━━━ Record set

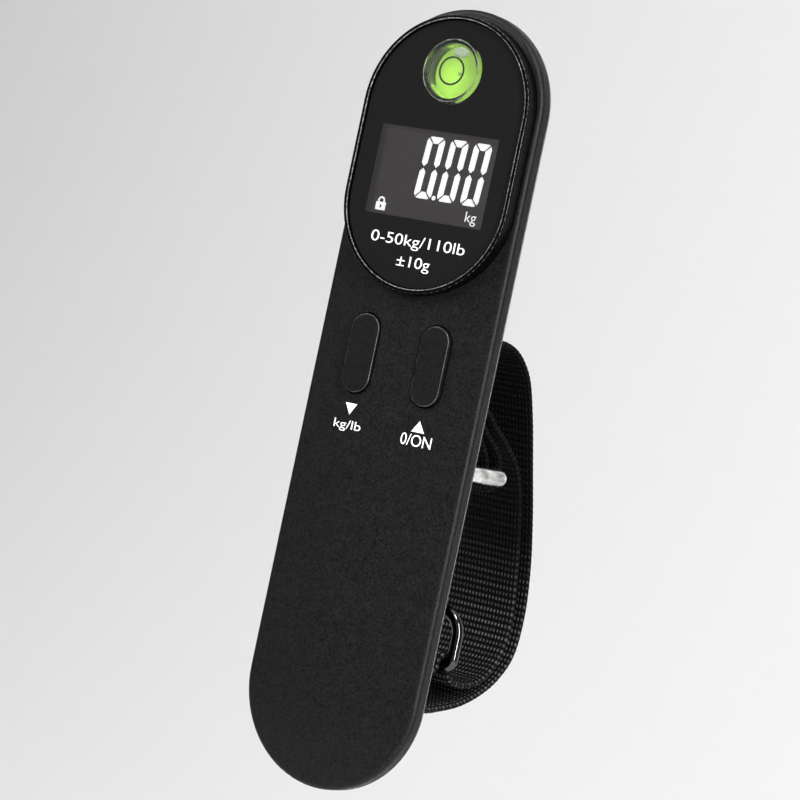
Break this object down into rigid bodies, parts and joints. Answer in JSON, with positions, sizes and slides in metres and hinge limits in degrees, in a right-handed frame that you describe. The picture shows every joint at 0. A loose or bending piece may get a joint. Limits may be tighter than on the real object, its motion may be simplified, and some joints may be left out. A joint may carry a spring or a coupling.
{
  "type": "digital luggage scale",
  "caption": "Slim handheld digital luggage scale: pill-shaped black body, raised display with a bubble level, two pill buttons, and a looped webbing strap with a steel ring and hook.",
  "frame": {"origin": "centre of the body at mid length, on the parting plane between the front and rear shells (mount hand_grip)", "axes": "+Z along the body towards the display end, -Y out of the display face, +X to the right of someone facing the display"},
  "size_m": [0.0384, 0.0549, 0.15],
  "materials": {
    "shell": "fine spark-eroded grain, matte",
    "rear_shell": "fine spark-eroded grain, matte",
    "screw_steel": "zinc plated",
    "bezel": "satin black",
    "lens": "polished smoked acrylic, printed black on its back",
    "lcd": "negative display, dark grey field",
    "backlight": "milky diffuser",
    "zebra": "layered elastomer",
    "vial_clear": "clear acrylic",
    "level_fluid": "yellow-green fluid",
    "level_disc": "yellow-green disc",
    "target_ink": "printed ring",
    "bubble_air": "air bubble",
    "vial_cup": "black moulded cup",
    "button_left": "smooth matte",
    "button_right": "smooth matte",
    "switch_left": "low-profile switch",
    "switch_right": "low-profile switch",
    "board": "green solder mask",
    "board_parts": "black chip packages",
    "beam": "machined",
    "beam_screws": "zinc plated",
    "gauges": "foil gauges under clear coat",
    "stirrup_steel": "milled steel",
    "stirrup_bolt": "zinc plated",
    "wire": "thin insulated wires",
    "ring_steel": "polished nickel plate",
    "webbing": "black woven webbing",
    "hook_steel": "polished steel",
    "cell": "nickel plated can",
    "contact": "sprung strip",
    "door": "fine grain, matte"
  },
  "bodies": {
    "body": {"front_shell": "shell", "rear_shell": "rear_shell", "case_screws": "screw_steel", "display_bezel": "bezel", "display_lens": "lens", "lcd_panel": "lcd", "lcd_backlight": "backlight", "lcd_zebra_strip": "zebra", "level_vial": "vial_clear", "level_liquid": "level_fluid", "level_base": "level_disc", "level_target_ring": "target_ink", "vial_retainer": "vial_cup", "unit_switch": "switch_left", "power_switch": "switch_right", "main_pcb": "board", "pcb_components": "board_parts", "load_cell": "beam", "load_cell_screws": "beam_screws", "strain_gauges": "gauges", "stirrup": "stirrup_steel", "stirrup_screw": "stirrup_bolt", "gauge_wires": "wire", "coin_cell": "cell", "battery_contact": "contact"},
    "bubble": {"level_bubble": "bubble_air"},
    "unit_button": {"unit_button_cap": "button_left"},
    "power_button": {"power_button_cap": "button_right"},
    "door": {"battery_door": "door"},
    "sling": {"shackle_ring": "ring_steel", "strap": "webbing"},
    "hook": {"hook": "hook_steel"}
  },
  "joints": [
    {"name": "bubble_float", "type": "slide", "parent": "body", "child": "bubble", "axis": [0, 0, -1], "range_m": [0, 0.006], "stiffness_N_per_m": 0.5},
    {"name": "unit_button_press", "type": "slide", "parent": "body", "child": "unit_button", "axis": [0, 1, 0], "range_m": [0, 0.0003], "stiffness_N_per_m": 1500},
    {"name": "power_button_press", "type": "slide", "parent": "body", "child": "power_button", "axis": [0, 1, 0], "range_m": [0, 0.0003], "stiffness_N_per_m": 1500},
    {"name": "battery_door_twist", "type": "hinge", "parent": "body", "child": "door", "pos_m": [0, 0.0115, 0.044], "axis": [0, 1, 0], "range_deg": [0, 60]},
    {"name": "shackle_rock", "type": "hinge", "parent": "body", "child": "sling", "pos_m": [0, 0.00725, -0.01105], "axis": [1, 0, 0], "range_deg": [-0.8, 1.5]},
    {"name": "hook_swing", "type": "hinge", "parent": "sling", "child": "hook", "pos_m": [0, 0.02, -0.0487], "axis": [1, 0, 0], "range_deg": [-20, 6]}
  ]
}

━━━━━━
━━━ Record set

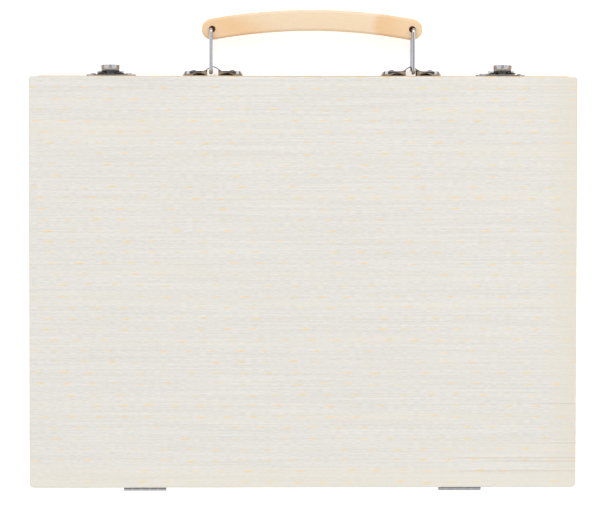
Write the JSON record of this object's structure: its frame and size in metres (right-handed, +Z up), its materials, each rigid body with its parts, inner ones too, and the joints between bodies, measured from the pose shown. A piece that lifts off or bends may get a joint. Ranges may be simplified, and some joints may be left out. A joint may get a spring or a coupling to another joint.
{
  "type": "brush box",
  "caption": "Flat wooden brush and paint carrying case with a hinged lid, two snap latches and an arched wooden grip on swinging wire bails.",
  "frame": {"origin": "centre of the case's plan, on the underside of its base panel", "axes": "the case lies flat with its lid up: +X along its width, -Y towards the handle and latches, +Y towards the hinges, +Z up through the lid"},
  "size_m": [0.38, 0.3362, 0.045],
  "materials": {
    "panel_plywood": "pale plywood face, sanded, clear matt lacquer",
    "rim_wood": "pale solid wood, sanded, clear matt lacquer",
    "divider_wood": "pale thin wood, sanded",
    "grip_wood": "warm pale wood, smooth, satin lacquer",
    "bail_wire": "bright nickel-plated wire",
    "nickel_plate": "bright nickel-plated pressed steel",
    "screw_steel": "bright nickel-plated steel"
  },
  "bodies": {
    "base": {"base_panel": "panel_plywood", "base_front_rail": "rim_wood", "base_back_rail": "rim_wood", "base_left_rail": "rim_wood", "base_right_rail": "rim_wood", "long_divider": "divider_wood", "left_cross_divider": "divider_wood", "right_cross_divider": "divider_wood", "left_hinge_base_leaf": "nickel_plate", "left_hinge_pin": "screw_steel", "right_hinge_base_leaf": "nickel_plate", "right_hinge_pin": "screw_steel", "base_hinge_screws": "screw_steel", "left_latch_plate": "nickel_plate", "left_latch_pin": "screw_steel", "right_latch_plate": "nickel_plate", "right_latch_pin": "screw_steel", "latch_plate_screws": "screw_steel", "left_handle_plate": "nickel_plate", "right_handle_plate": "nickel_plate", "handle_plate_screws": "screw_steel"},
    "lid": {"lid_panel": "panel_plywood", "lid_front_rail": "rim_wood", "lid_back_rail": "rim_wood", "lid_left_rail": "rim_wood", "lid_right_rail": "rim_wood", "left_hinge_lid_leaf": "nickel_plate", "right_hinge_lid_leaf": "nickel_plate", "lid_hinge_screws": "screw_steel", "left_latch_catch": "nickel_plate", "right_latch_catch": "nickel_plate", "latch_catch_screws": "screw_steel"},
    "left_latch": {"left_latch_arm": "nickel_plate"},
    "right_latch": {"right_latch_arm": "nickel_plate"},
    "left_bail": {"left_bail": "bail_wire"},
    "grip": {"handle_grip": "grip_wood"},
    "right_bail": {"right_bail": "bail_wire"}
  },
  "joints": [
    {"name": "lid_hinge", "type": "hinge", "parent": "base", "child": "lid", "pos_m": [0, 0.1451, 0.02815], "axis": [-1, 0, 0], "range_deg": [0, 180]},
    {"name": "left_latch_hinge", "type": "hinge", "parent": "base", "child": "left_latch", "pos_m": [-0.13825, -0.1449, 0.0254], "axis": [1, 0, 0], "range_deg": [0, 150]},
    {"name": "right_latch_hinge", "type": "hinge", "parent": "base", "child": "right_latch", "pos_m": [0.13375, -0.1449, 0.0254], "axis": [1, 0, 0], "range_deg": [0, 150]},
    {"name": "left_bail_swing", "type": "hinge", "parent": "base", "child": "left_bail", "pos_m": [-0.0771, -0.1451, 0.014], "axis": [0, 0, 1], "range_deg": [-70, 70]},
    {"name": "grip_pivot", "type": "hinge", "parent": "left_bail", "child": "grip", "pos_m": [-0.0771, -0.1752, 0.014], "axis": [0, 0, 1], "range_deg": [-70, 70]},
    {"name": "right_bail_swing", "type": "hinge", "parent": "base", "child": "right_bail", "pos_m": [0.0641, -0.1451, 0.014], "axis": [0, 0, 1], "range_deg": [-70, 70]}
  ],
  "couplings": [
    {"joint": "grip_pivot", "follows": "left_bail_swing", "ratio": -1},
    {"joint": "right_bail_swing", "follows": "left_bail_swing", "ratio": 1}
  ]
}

━━━━━━

Your objective: Copy whichever lines in the listing above contain the word "bodies".

Solution for this problem:
Break this object down into rigid bodies, parts and joints. Answer in JSON, with positions, sizes and slides in metres and hinge limits in degrees, in a right-handed frame that you describe. The picture shows every joint at 0. A loose or bending piece may get a joint. Limits may be tighter than on the real object, its motion may be simplified, and some joints may be left out. A joint may carry a spring or a coupling.
  "bodies": {
Write the JSON record of this object's structure: its frame and size in metres (right-handed, +Z up), its materials, each rigid body with its parts, inner ones too, and the joints between bodies, measured from the pose shown. A piece that lifts off or bends may get a joint. Ranges may be simplified, and some joints may be left out. A joint may get a spring or a coupling to another joint.
  "bodies": {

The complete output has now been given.